Make an exact copy of the listing below.

[start]

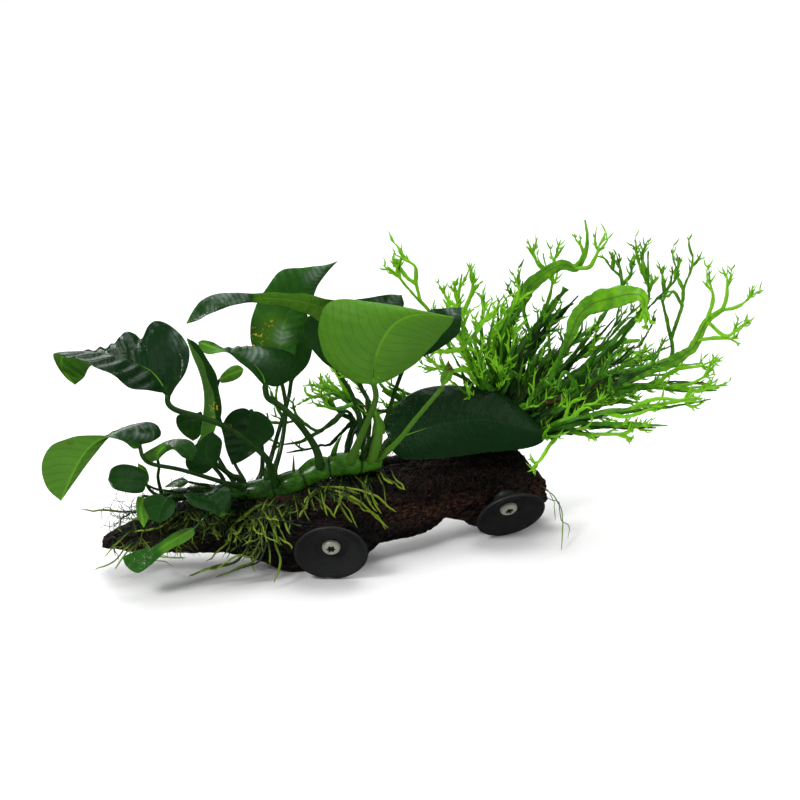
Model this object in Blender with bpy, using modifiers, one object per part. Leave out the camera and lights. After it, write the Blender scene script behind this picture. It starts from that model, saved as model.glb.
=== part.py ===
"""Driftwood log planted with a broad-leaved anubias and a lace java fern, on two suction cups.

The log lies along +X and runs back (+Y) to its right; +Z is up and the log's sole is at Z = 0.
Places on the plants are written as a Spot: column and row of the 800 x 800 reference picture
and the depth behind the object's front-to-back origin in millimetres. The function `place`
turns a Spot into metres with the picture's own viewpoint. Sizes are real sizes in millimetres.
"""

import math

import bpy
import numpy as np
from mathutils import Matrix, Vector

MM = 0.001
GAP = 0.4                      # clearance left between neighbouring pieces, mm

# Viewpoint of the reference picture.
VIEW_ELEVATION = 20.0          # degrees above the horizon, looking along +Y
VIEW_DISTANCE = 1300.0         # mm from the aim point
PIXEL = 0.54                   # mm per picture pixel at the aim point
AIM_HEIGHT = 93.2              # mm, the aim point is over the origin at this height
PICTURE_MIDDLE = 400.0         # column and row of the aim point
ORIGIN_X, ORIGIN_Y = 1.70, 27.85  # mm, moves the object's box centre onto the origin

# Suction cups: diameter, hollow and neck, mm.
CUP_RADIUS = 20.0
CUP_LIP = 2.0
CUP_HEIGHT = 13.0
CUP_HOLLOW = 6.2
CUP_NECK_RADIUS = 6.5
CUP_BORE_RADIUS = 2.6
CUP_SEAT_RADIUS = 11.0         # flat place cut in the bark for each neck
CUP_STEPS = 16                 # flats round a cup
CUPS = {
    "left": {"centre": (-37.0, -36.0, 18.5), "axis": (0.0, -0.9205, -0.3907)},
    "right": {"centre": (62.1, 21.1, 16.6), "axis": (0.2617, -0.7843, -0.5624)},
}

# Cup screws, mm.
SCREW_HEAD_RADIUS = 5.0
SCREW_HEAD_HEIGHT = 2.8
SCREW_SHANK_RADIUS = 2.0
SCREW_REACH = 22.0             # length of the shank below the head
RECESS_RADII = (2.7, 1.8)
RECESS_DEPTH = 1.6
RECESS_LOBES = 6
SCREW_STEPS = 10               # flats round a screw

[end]

_Final answer:_
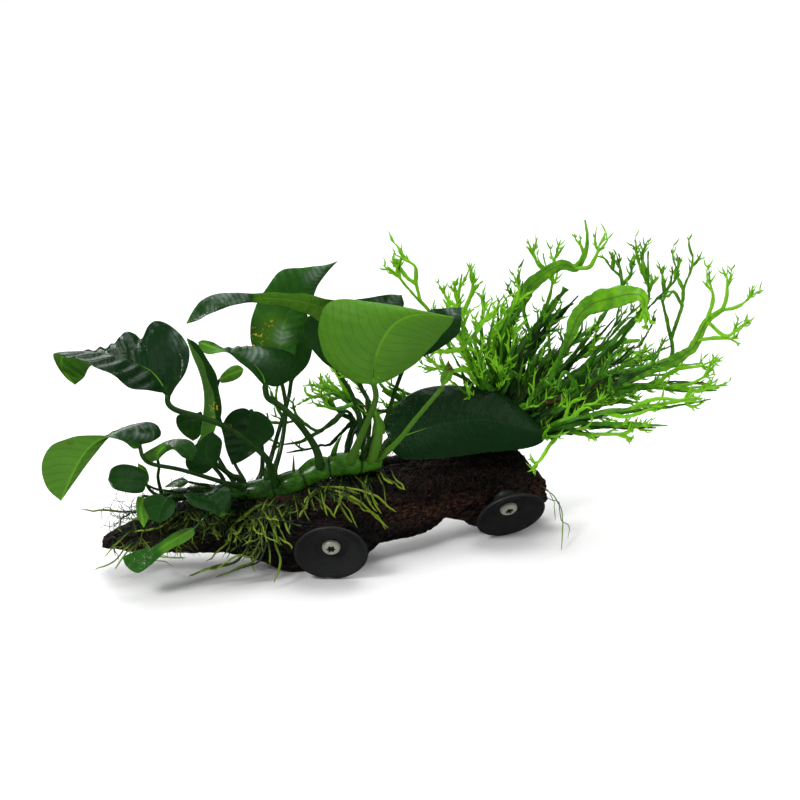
Model this object in Blender with bpy, using modifiers, one object per part. Leave out the camera and lights. After it, write the Blender scene script behind this picture. It starts from that model, saved as model.glb.
=== part.py ===
"""Driftwood log planted with a broad-leaved anubias and a lace java fern, on two suction cups.

The log lies along +X and runs back (+Y) to its right; +Z is up and the log's sole is at Z = 0.
Places on the plants are written as a Spot: column and row of the 800 x 800 reference picture
and the depth behind the object's front-to-back origin in millimetres. The function `place`
turns a Spot into metres with the picture's own viewpoint. Sizes are real sizes in millimetres.
"""

import math

import bpy
import numpy as np
from mathutils import Matrix, Vector

MM = 0.001
GAP = 0.4                      # clearance left between neighbouring pieces, mm

# Viewpoint of the reference picture.
VIEW_ELEVATION = 20.0          # degrees above the horizon, looking along +Y
VIEW_DISTANCE = 1300.0         # mm from the aim point
PIXEL = 0.54                   # mm per picture pixel at the aim point
AIM_HEIGHT = 93.2              # mm, the aim point is over the origin at this height
PICTURE_MIDDLE = 400.0         # column and row of the aim point
ORIGIN_X, ORIGIN_Y = 1.70, 27.85  # mm, moves the object's box centre onto the origin

# Suction cups: diameter, hollow and neck, mm.
CUP_RADIUS = 20.0
CUP_LIP = 2.0
CUP_HEIGHT = 13.0
CUP_HOLLOW = 6.2
CUP_NECK_RADIUS = 6.5
CUP_BORE_RADIUS = 2.6
CUP_SEAT_RADIUS = 11.0         # flat place cut in the bark for each neck
CUP_STEPS = 16                 # flats round a cup
CUPS = {
    "left": {"centre": (-37.0, -36.0, 18.5), "axis": (0.0, -0.9205, -0.3907)},
    "right": {"centre": (62.1, 21.1, 16.6), "axis": (0.2617, -0.7843, -0.5624)},
}

# Cup screws, mm.
SCREW_HEAD_RADIUS = 5.0
SCREW_HEAD_HEIGHT = 2.8
SCREW_SHANK_RADIUS = 2.0
SCREW_REACH = 22.0             # length of the shank below the head
RECESS_RADII = (2.7, 1.8)
RECESS_DEPTH = 1.6
RECESS_LOBES = 6
SCREW_STEPS = 10               # flats round a screw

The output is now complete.